§ DIRECTION
Copy out all of the data below with no alterations.

§ MATERIAL PROVIDED
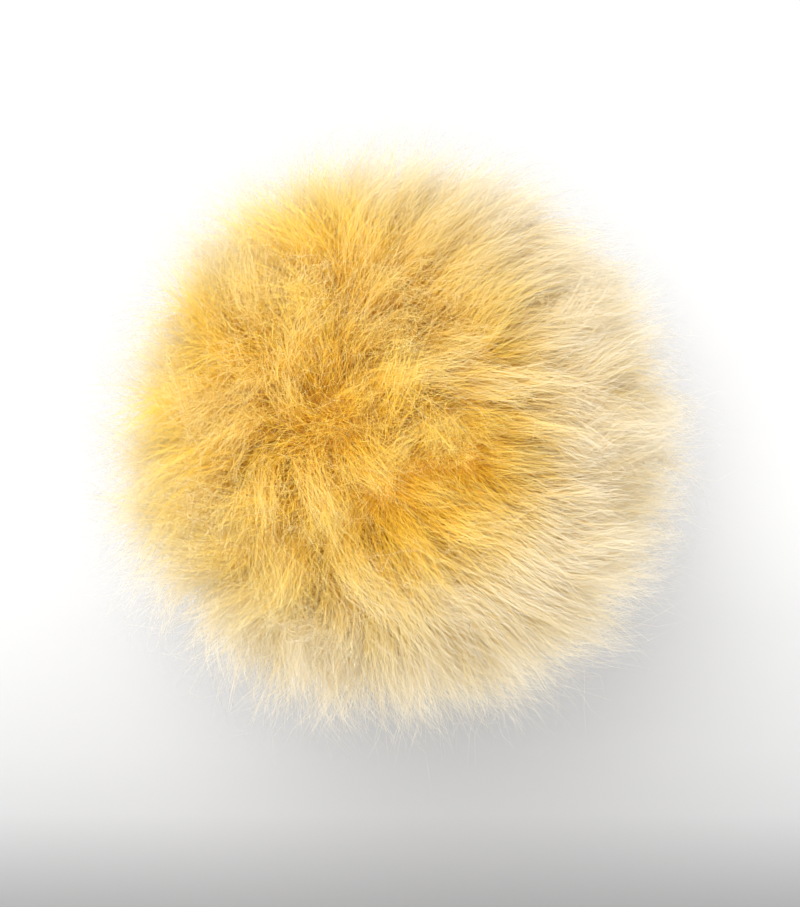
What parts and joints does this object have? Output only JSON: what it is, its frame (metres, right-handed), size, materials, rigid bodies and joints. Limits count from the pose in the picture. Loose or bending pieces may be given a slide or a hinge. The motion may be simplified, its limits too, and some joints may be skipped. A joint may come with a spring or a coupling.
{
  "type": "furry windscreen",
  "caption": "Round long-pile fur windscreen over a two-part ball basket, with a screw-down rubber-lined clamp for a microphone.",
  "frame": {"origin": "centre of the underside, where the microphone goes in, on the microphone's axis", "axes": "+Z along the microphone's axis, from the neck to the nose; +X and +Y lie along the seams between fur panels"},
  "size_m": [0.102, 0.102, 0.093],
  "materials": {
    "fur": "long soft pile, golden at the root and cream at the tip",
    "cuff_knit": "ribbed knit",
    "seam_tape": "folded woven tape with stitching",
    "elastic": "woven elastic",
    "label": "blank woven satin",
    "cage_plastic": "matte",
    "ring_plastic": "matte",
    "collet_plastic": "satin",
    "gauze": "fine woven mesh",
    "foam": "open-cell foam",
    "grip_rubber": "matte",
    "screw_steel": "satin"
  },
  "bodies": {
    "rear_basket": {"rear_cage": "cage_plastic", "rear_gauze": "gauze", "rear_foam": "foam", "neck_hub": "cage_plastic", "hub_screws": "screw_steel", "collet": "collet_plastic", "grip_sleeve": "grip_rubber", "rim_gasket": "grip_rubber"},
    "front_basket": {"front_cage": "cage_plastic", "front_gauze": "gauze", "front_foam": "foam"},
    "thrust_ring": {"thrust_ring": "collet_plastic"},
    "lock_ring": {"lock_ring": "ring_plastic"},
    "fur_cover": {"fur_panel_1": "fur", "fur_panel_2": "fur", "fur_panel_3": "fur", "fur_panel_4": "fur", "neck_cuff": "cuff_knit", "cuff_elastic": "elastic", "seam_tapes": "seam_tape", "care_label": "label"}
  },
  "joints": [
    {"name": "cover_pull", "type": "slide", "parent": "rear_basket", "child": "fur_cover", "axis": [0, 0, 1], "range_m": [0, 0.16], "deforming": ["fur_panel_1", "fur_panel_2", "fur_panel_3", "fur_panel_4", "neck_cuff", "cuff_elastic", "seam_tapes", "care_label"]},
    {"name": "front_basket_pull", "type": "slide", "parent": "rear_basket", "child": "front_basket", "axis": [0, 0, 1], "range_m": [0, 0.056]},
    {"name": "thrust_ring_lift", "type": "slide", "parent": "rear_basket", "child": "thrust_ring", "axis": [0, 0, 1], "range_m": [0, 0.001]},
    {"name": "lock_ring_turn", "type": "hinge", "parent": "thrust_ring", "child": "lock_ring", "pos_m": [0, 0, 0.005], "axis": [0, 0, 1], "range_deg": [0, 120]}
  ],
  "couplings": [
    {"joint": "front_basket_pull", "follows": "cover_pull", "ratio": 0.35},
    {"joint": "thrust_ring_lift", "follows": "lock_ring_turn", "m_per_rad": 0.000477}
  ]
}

§ FINAL RESULT
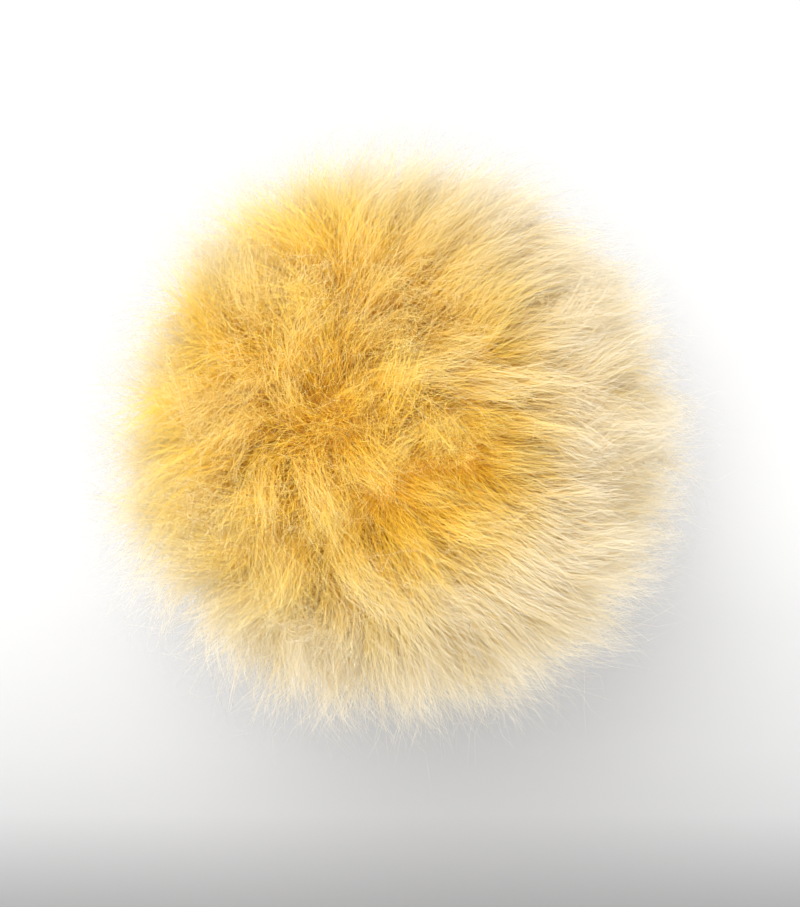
What parts and joints does this object have? Output only JSON: what it is, its frame (metres, right-handed), size, materials, rigid bodies and joints. Limits count from the pose in the picture. Loose or bending pieces may be given a slide or a hinge. The motion may be simplified, its limits too, and some joints may be skipped. A joint may come with a spring or a coupling.
{
  "type": "furry windscreen",
  "caption": "Round long-pile fur windscreen over a two-part ball basket, with a screw-down rubber-lined clamp for a microphone.",
  "frame": {"origin": "centre of the underside, where the microphone goes in, on the microphone's axis", "axes": "+Z along the microphone's axis, from the neck to the nose; +X and +Y lie along the seams between fur panels"},
  "size_m": [0.102, 0.102, 0.093],
  "materials": {
    "fur": "long soft pile, golden at the root and cream at the tip",
    "cuff_knit": "ribbed knit",
    "seam_tape": "folded woven tape with stitching",
    "elastic": "woven elastic",
    "label": "blank woven satin",
    "cage_plastic": "matte",
    "ring_plastic": "matte",
    "collet_plastic": "satin",
    "gauze": "fine woven mesh",
    "foam": "open-cell foam",
    "grip_rubber": "matte",
    "screw_steel": "satin"
  },
  "bodies": {
    "rear_basket": {"rear_cage": "cage_plastic", "rear_gauze": "gauze", "rear_foam": "foam", "neck_hub": "cage_plastic", "hub_screws": "screw_steel", "collet": "collet_plastic", "grip_sleeve": "grip_rubber", "rim_gasket": "grip_rubber"},
    "front_basket": {"front_cage": "cage_plastic", "front_gauze": "gauze", "front_foam": "foam"},
    "thrust_ring": {"thrust_ring": "collet_plastic"},
    "lock_ring": {"lock_ring": "ring_plastic"},
    "fur_cover": {"fur_panel_1": "fur", "fur_panel_2": "fur", "fur_panel_3": "fur", "fur_panel_4": "fur", "neck_cuff": "cuff_knit", "cuff_elastic": "elastic", "seam_tapes": "seam_tape", "care_label": "label"}
  },
  "joints": [
    {"name": "cover_pull", "type": "slide", "parent": "rear_basket", "child": "fur_cover", "axis": [0, 0, 1], "range_m": [0, 0.16], "deforming": ["fur_panel_1", "fur_panel_2", "fur_panel_3", "fur_panel_4", "neck_cuff", "cuff_elastic", "seam_tapes", "care_label"]},
    {"name": "front_basket_pull", "type": "slide", "parent": "rear_basket", "child": "front_basket", "axis": [0, 0, 1], "range_m": [0, 0.056]},
    {"name": "thrust_ring_lift", "type": "slide", "parent": "rear_basket", "child": "thrust_ring", "axis": [0, 0, 1], "range_m": [0, 0.001]},
    {"name": "lock_ring_turn", "type": "hinge", "parent": "thrust_ring", "child": "lock_ring", "pos_m": [0, 0, 0.005], "axis": [0, 0, 1], "range_deg": [0, 120]}
  ],
  "couplings": [
    {"joint": "front_basket_pull", "follows": "cover_pull", "ratio": 0.35},
    {"joint": "thrust_ring_lift", "follows": "lock_ring_turn", "m_per_rad": 0.000477}
  ]
}